A clear element of North Korea's retrenchment has been the government's effort to reassert ideological control over the minds and hearts of the masses through ideological education and anti-market measures, but such a task is made more difficult now that the markets have replaced the state-controlled Public Distribution System as the primary source of food for many North Koreans. Continuous increases in refugee flows give the impression that the state is not only losing control, but also laying the foundation for an external dissident movement among former North Korean refugees based in South Korea.

However, conference organizer Park Kyung-ae argues in her paper that despite a steady increase in the numbers of North Korean refugees in South Korea to over 15,000 in early 2009, over 87 percent of refugees were either unemployed or manual laborers in North Korea, and most were female. Refugees are primarily economic rather than political exiles; Chosun Ilbo reported earlier this year that over forty percent of refugees are sending money to family members in North Korea. Park concludes that North Korean refugees do not constitute a political threat to the North Korean regime but that the refugee issue constitutes a growing diplomatic problem for the North Korean state.

These two papers suggest that the North Korean leadership's biggest challenge is how to address the internal effects of the impact of globalization, including policies toward dissemination of information and the development of markets inside North Korea. These are the two most severe current threats to the political control of the North Korean leadership. Hazel Smith has described the social changes that occurred in North Korea following the famine of the mid-1990s, describing the effects of marketization, monetization, and decentralization on aspects of North Korean daily life.

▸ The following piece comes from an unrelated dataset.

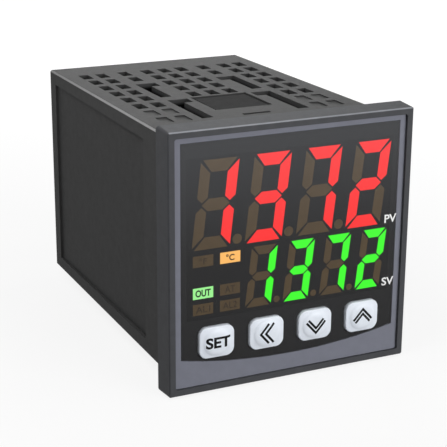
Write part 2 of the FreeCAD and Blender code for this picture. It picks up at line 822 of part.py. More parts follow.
def draw_slopes(sketch):
    """Side view of the slivers that come off above and below, where the case draws in."""
    front, rear = surface("-case_sink"), surface("case_depth")
    for side in ("-1", "1"):
        outline(sketch, [("-case_sink", f"{side} * {front}"), ("case_depth", f"{side} * {rear}"),
                         ("case_depth", f"{side} * {front}")])


def make_case():
    """The case: a vented tube that draws in towards its rear wall, with racks and slots."""
    body = new_body("case")
    front, rear = surface("-case_sink"), surface("case_depth")
    extrude(body, "plan", "Z", f"-{front}", front, lambda sketch: outline(sketch, [
        (f"-{front}", "-case_sink"), (front, "-case_sink"), (rear, "case_depth"),
        (f"-{rear}", "case_depth")]))
    block = extrude(body, "top_and_bottom", "X", f"-{front}", front, draw_slopes, cut=True)
    depth = value("case_depth")
    bevel_edges(body, "outer_edges", block, "case_edge",
                lambda box: box.YMin > depth - 0.01 or box.YLength > depth)
    extrude(body, "hollow", "Y", "-case_sink", REAR_INSIDE, lambda sketch: centred_rectangle(
        sketch, "0", "0", f"2 * {CASE_INSIDE}", f"2 * {CASE_INSIDE}"), cut=True)
    extrude(body, "rails", "Y", BOARD_BACK, "rail_end", draw_rails)
    extrude(body, "terminal_windows", "Y", REAR_INSIDE, "case_depth", draw_terminal_windows, cut=True)
    through_case(body, "latch_slit", lambda sketch: centred_rectangle(
        sketch, "0", "latch_place + latch_slit / 2", "latch_width + 2 * latch_fit", "latch_slit"))
    side_floor = f"({surface(PANEL_REAR)} - panel_sink)"
    cut_both_faces(body, "side_panel", "X", side_floor, lambda sketch: rectangle(
        sketch, "panel_front", "-panel_height / 2", PANEL_REAR, "panel_height / 2"))
    rack_floor = f"({surface('rack_start')} - rack_sink)"
    cut_both_faces(body, "rack", "Z", rack_floor, lambda sketch: rectangle(
        sketch, "-rack_width / 2", "rack_start", "rack_width / 2", "rack_end"))
    extrude(body, "rack_teeth", "X", "tooth_margin - rack_width / 2",
            "rack_width / 2 - tooth_margin", draw_teeth)
    cut_vents(body)
    return body


# ---------------------------------------------------------------- terminals

def draw_terminal_windows(sketch):
    for side in ("-1", "1"):
        rectangle(sketch, f"{side} * (block_inner - block_fit)", f"-({BLOCK_HALF} + block_fit)",
                  f"{side} * (block_outer + block_fit)", f"{BLOCK_HALF} + block_fit")


FIRST_TERMINAL = f"((1 - {TERMINALS_A_SIDE}) / 2 * terminal_pitch)"
SCREW_OPENING = "(screw_width + 2 * screw_fit)"


def make_terminal_block(hand, side):
    """A barrier block with six pockets, held behind the rear wall by its flange."""
    body = new_body(f"terminal_block_{hand}")
    extrude(body, "block", "Y", BLOCK_FRONT, "case_depth", lambda sketch: rectangle(
        sketch, f"{side} * block_inner", f"-{BLOCK_HALF}", f"{side} * block_outer", BLOCK_HALF))
    extrude(body, "flange", "Y", f"{REAR_INSIDE} - block_flange_thick", REAR_INSIDE,
            lambda sketch: rectangle(sketch, f"{side} * (block_inner - block_flange)",
                                     f"-({BLOCK_HALF} + block_flange)",
                                     f"{side} * (block_outer + block_flange)",
                                     f"{BLOCK_HALF} + block_flange"))
    pocket = extrude(body, "pocket", "Y", POCKET_FLOOR, "case_depth", lambda sketch: rectangle(
        sketch, f"{side} * (block_inner + block_wall)",
        f"{FIRST_TERMINAL} - (terminal_pitch - barrier_wall) / 2",
        f"{side} * (side_board_face + tail_fit)",
        f"{FIRST_TERMINAL} + (terminal_pitch - barrier_wall) / 2"), cut=True)
    repeat(body, "pockets", pocket, "Z", "terminal_pitch", TERMINALS_A_SIDE)
    well = extrude(body, "screw_well", "Y", f"{CLAMP_REAR} - screw_length - well_spare", POCKET_FLOOR,
                   lambda sketch: centred_rectangle(sketch, f"{side} * screw_place", FIRST_TERMINAL,
                                                    SCREW_OPENING, SCREW_OPENING), cut=True)
    repeat(body, "screw_wells", well, "Z", "terminal_pitch", TERMINALS_A_SIDE)
    slot = extrude(body, "tail_slot", "Y", BLOCK_FRONT, POCKET_FLOOR, lambda sketch: rectangle(
        sketch, f"{side} * (side_board_face - contact_thick - tail_fit)",
        f"{FIRST_TERMINAL} - tail_width / 2 - tail_fit", f"{side} * (side_board_face + tail_fit)",
        f"{FIRST_TERMINAL} + tail_width / 2 + tail_fit"), cut=True)
    repeat(body, "tail_slots", slot, "Z", "terminal_pitch", TERMINALS_A_SIDE)
    return body


def fill_both_sides(body):
    """Repeat one terminal's piece up its block and mirror the column to the other block."""
    repeat(body, "column", None, "Z", "terminal_pitch", TERMINALS_A_SIDE, whole=True)
    mirror_whole(body, "both_blocks", "YZ_Plane")


def make_contacts():
    """Bent contact plates: a tongue under each screw and a tail soldered to the side board."""
    body = new_body("terminal_contacts")
    inner = "(block_inner + block_wall + 2 * tail_fit)"
    extrude(body, "tongue", "Y", POCKET_FLOOR, CONTACT_REAR, lambda sketch: rectangle(
        sketch, inner, f"{FIRST_TERMINAL} - contact_width / 2",
        "side_board_face", f"{FIRST_TERMINAL} + contact_width / 2"))
    extrude(body, "tail", "Y", f"{BLOCK_FRONT} - tail_reach", POCKET_FLOOR, lambda sketch: rectangle(
        sketch, "side_board_face - contact_thick", f"{FIRST_TERMINAL} - tail_width / 2",
        "side_board_face", f"{FIRST_TERMINAL} + tail_width / 2"))
    extrude(body, "screw_opening", "Y", POCKET_FLOOR, CONTACT_REAR, lambda sketch: centred_rectangle(
        sketch, "screw_place", FIRST_TERMINAL, SCREW_OPENING, SCREW_OPENING), cut=True)
    fill_both_sides(body)
    return body


def make_clamps():
    """Square clamp washers under the screw heads."""
    body = new_body("terminal_clamps")
    extrude(body, "washer", "Y", CONTACT_REAR, CLAMP_REAR, lambda sketch: centred_rectangle(
        sketch, "screw_place", FIRST_TERMINAL, "clamp_side", "clamp_side"))
    extrude(body, "screw_opening", "Y", CONTACT_REAR, CLAMP_REAR, lambda sketch: centred_rectangle(
        sketch, "screw_place", FIRST_TERMINAL, SCREW_OPENING, SCREW_OPENING), cut=True)
    fill_both_sides(body)
    return body


def make_screws():
    """Terminal screws with flat round heads."""
    body = new_body("terminal_screws")
    head_rear = f"({CLAMP_REAR} + screw_head_height)"
    extrude(body, "shank", "Y", f"{CLAMP_REAR} - screw_length", CLAMP_REAR, lambda sketch: polygon(
        sketch, "screw_place", FIRST_TERMINAL, "screw_width", SHANK_SIDES))
    extrude(body, "head", "Y", CLAMP_REAR, head_rear, lambda sketch: circle(
        sketch, "screw_place", FIRST_TERMINAL, "screw_head_width"))
    fill_both_sides(body)
    return body


# ---------------------------------------------------------------- circuit boards and their parts

def make_display_board():
    """The board behind the display, notched where the latches pass."""
    body = new_body("display_board")
    extrude(body, "board", "Y", BOARD_FRONT, BOARD_BACK, lambda sketch: centred_rectangle(
        sketch, "0", "0", "display_board_side", "display_board_side"))
    notch_floor = f"({SPIGOT_OUTSIDE} - latch_thick - latch_fit)"

    def draw_notches(sketch):
        for side in ("-1", "1"):
            rectangle(sketch, "-latch_width / 2 - latch_fit", f"{side} * {notch_floor}",
                      "latch_width / 2 + latch_fit", f"{side} * (display_board_side / 2 + 1)")

    extrude(body, "notches", "Y", BOARD_FRONT, BOARD_BACK, draw_notches, cut=True)
    return body


def make_side_board(name, side):
    """A board that runs back between the rails to its terminal block."""
    body = new_body(name)
    half, cut_off = "(side_board_height / 2)", "side_board_corner"
    faces = ("side_board_face", BOARD_OUTER_FACE)
    low, high = faces if side > 0 else (f"-{faces[1]}", f"-{faces[0]}")
    extrude(body, "board", "X", low, high, lambda sketch: outline(sketch, [
        (f"{BOARD_BACK} + {cut_off}", f"-{half}"), (BLOCK_FRONT, f"-{half}"),
        (BLOCK_FRONT, half), (f"{BOARD_BACK} + {cut_off}", half),
        (BOARD_BACK, f"{half} - {cut_off}"), (BOARD_BACK, f"-({half} - {cut_off})")]))
    return body


def on_side_board(name, side, height, draw, edge=None):
    """A component that stands on the inner face of a side board."""
    body = new_body(name)
    low, high = (f"side_board_face - ({height})", "side_board_face")
    if side < 0:
        low, high = (f"-({high})", f"-({low})")
    block = extrude(body, "shell", "X", low, high, draw)
    if edge:
        reach = value("side_board_face") - value(height)
        bevel_edges(body, "top_edge", block, edge,
                    lambda box: max(abs(box.XMin), abs(box.XMax)) < reach + 0.01)
    return body


def make_headers():
    """Header strips that join the display board to each side board."""
    bodies = []
    for name, side in (("control_board_header", -1), ("power_board_header", 1)):
        bodies.append(on_side_board(name, side, "header_thick", lambda sketch: rectangle(
            sketch, BOARD_BACK, "-header_width / 2", f"{BOARD_BACK} + header_thick",
            "header_width / 2")))
    return bodies


def make_relays():
    """The output relay on the power board and the two alarm relays on the control board."""
    relays = []
    for name, side, level in (("output_relay", 1, "relay_pitch / 2"),
                              ("alarm_relay_one", -1, "relay_pitch / 2"),
                              ("alarm_relay_two", -1, "-relay_pitch / 2")):
        relays.append(on_side_board(name, side, "relay_height", lambda sketch: centred_rectangle(
            sketch, f"({RELAY_FRONT} + {RELAY_REAR}) / 2", level, "relay_width", "relay_length"),
            "relay_edge"))
    return relays


def make_can(name):
    """An electrolytic capacitor: a can that stands on the power board."""
    return on_side_board(f"{name}_capacitor", 1, f"{name}_can_height", lambda sketch: circle(
        sketch, CAN_PLACES[name], f"{name}_can_level", f"{name}_can_width"))


def make_transformer():
    """The switching transformer: a two-window ferrite core and the coil round its middle leg."""
    core = new_body("transformer_core")
    low = "side_board_face - core_lift - core_thick"
    high = "side_board_face - core_lift"
    level = "transformer_level"
    window_height = "((core_width - core_leg * 2) / 2)"
    window_length = "(core_length - core_leg)"
    offset = f"({window_height} / 2 + core_leg / 2)"

    def draw_core(sketch):
        centred_rectangle(sketch, "transformer_place", level, "core_length", "core_width")
        for side in ("-1", "1"):
            centred_rectangle(sketch, "transformer_place", f"{level} + {side} * {offset}",
                              window_length, window_height)

    extrude(core, "core", "X", low, high, draw_core)
    coil = new_body("transformer_coil")
    inner_length = f"({window_length} - 2 * coil_fit)"
    outer_height = f"(core_leg + 2 * {window_height} - 2 * coil_fit)"

    extrude(coil, "winding", "X", f"{low} - coil_flange", "side_board_face",
            lambda sketch: centred_rectangle(sketch, "transformer_place", level, inner_length,
                                             outer_height))
    extrude(coil, "leg_hole", "X", f"{low} - coil_fit", f"{high} + coil_fit",
            lambda sketch: centred_rectangle(sketch, "transformer_place", level,
                                             f"{inner_length} + 1", "core_leg + 2 * coil_fit"), cut=True)
    return [core, coil]


def make_board_parts():
    """What the boards carry besides relays, capacitors and the transformer."""
    controller = on_side_board("controller_chip", -1, "chip_thick", lambda sketch: centred_rectangle(
        sketch, "chip_place", "0", "chip_side", "chip_side"))
    crystal = on_side_board("timing_crystal", -1, "crystal_thick", lambda sketch: rounded_rectangle(
        sketch, "chip_place", "crystal_level", "crystal_length", "crystal_width", "crystal_end"))
    rectifier = on_side_board("bridge_rectifier", 1, "rectifier_thick",
                              lambda sketch: centred_rectangle(
                                  sketch, "rectifier_place", "rectifier_level", "rectifier_side",
                                  "rectifier_side"))
    driver = new_body("display_driver_chip")
    extrude(driver, "package", "Y", BOARD_BACK, f"{BOARD_BACK} + driver_thick",
            lambda sketch: centred_rectangle(sketch, "0", "0", "driver_length", "driver_width"))
    return [controller, crystal, rectifier, driver]


# ---------------------------------------------------------------- the whole controller

parts = [make_case(), make_bezel(), make_face_sheet(), make_window()]
for key_index, key_name in enumerate(KEYS):
    parts.append(make_key(key_name, key_index))
    parts += make_switch(key_name, key_index)
parts.append(make_module())
for display_row in ("pv", "sv"):
    parts.append(make_segments(display_row, lit=True))
    parts.append(make_segments(display_row, lit=False))
parts += make_lamps()
parts += [make_terminal_block("left", -1), make_terminal_block("right", 1)]
parts += [make_contacts(), make_clamps(), make_screws()]
parts += [make_display_board(), make_side_board("control_board", -1), make_side_board("power_board", 1)]
parts += make_headers()
parts += make_relays()
parts += [make_can("input"), make_can("output")]
parts += make_transformer()
parts += make_board_parts()

doc.recompute()
for item in doc.Objects:
    if "Invalid" in item.State or "Error" in item.State:
        raise RuntimeError(f"{item.Name} is {item.State}")
for part in parts:
    if part.Shape.isNull() or not part.Shape.isValid():
        raise RuntimeError(f"{part.Label} has no valid shape")
os.makedirs("parts", exist_ok=True)
for part in parts:
    part.Shape.exportStep(f"parts/{part.Label}.step")
    print(f"{part.Label}: {len(part.Shape.Solids)} solid(s), {part.Shape.Volume:.1f} mm3")
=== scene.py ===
import math

import bmesh
import bpy
from mathutils import Matrix, Vector


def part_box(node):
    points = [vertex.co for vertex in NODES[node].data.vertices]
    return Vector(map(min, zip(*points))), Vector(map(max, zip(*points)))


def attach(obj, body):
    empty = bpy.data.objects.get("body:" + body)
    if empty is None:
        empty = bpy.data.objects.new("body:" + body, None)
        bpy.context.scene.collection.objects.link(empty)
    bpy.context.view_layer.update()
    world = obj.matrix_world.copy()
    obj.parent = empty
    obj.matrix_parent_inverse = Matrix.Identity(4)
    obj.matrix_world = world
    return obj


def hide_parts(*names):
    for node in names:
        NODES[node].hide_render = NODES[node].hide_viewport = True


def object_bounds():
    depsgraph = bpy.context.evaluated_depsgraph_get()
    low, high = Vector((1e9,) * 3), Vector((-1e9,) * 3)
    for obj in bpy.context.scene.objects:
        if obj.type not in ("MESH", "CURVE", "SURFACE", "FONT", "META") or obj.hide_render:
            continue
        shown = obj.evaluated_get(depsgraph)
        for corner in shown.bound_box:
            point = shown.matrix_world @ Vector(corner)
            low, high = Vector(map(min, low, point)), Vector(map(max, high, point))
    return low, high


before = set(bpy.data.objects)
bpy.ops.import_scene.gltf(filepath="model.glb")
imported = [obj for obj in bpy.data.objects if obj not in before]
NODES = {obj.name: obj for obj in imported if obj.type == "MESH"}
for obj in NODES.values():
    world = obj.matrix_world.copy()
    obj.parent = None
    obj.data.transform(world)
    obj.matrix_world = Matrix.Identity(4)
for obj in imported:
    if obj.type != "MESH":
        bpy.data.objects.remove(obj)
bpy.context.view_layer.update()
MM = 0.001
BODY = "controller"
KEYS = ("set", "shift", "down", "up")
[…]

An increasing stream of reports from inside North Korea--including the establishment of a journal about life in North Korea entitled Rimjingang that is written by North Koreans and published in Japan--illustrate the extent to which regime controls over dissemination of information have broken down. A similar breakdown in control of information about the outside world is occurring inside North Korea through word-of-mouth as well as the dissemination of CDs, DVDs, and other cultural products within North Korea that make the outside world accessible to average North Koreans for the first time. Thus, it is not surprising that the North Korean leadership is taking measures to reconsolidate power and ensure political loyalty at all levels of society.

The overall tone of discussion among these specialists about prospects for diplomacy involving North Korea was pessimistic, but not hopeless. A survey of fifteen conference panelists revealed that forty percent of the participants still believed that there is a possibility that North Korea can accept denuclearization. However, all but one of these specialists believed that possibilities for U.S.-DPRK escalation of tensions have not yet been exhausted. While twenty percent of participants anticipated the resumption of inter-Korean dialogue and six party talks respectively by the end of the year, sixty percent of participants anticipated that U.S.-DPRK talks would resume by the end of the year.